### Task requirements
Copy each line of the data below with the word "parts".

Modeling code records

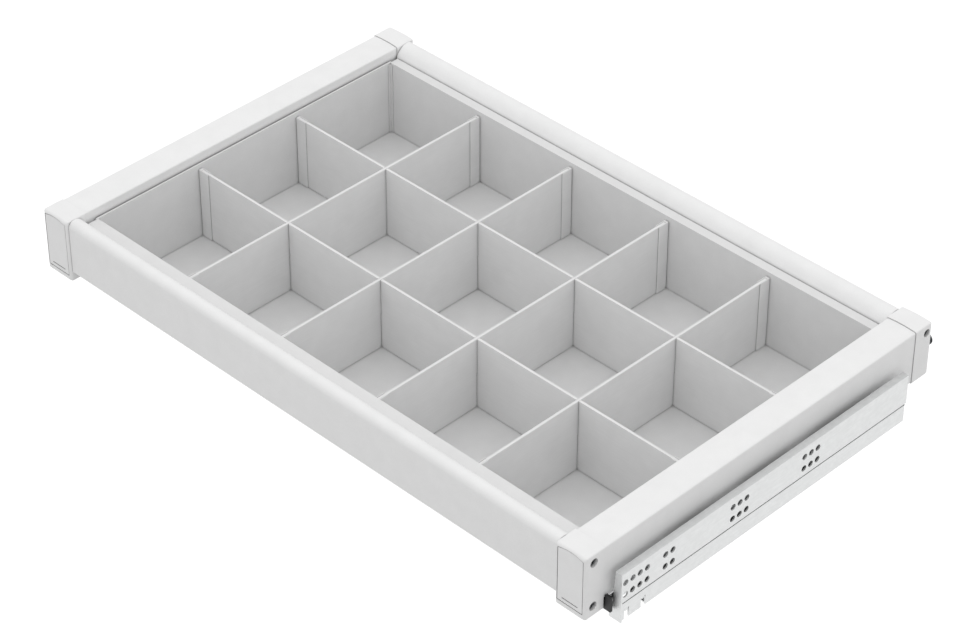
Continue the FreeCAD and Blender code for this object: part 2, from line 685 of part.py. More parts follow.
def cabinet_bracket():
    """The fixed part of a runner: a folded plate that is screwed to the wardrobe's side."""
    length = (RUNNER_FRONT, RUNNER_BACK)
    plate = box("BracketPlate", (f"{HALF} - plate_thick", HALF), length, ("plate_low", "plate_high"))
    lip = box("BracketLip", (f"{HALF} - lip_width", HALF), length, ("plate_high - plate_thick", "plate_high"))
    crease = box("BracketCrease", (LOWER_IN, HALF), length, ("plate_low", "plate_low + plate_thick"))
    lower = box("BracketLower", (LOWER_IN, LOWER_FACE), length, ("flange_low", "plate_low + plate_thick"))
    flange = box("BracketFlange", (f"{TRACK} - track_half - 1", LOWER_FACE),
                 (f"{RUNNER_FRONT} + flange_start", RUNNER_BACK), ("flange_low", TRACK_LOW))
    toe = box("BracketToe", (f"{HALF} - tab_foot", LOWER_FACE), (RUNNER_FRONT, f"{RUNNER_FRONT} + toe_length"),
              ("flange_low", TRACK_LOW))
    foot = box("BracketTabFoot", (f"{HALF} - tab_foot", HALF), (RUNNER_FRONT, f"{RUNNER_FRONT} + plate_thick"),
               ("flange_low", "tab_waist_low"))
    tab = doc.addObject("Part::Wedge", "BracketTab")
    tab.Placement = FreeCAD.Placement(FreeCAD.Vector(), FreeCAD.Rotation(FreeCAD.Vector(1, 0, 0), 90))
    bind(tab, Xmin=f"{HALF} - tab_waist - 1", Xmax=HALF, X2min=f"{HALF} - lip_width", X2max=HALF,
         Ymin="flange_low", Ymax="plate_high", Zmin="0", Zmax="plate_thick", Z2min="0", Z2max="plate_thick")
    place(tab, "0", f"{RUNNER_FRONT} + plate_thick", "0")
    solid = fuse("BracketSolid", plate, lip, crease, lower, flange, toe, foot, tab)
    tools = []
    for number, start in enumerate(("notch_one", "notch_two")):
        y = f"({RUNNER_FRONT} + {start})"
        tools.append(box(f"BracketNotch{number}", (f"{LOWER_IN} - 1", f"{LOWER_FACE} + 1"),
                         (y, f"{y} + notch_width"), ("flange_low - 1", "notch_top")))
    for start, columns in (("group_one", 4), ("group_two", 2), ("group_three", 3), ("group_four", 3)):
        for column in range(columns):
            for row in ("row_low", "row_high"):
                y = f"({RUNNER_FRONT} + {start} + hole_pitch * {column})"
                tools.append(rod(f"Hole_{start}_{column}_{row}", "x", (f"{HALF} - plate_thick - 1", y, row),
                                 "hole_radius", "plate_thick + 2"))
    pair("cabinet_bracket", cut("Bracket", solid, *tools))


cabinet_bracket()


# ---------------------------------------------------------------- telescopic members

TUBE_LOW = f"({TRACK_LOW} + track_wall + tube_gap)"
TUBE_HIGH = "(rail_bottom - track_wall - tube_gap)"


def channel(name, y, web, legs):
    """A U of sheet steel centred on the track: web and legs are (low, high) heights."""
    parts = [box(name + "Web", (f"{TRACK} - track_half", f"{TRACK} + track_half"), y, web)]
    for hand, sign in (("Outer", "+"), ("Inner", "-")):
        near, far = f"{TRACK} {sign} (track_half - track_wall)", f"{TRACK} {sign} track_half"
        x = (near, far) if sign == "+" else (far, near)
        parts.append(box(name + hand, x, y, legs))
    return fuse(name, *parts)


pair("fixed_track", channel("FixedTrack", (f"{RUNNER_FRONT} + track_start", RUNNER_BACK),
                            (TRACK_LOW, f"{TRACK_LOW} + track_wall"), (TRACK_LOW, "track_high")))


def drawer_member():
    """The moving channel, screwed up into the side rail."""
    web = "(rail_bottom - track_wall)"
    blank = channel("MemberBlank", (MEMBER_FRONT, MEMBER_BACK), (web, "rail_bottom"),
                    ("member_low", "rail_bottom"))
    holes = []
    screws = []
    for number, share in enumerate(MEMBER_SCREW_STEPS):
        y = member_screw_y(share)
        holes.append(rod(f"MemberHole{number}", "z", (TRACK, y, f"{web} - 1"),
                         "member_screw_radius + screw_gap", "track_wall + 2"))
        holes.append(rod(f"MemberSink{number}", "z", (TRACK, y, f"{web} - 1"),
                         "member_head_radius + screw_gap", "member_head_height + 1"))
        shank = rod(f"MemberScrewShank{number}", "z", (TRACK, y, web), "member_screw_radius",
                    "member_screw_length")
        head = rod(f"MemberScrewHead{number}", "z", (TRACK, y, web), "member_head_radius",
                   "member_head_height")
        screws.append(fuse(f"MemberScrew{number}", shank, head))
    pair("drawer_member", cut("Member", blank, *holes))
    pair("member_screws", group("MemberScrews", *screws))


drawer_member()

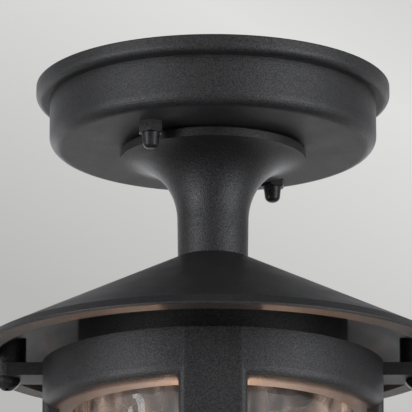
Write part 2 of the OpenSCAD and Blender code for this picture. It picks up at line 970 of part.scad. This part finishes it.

### Completed task
Continue the FreeCAD and Blender code for this object: part 2, from line 685 of part.py. More parts follow.
    parts = [box(name + "Web", (f"{TRACK} - track_half", f"{TRACK} + track_half"), y, web)]
        parts.append(box(name + hand, x, y, legs))
    return fuse(name, *parts)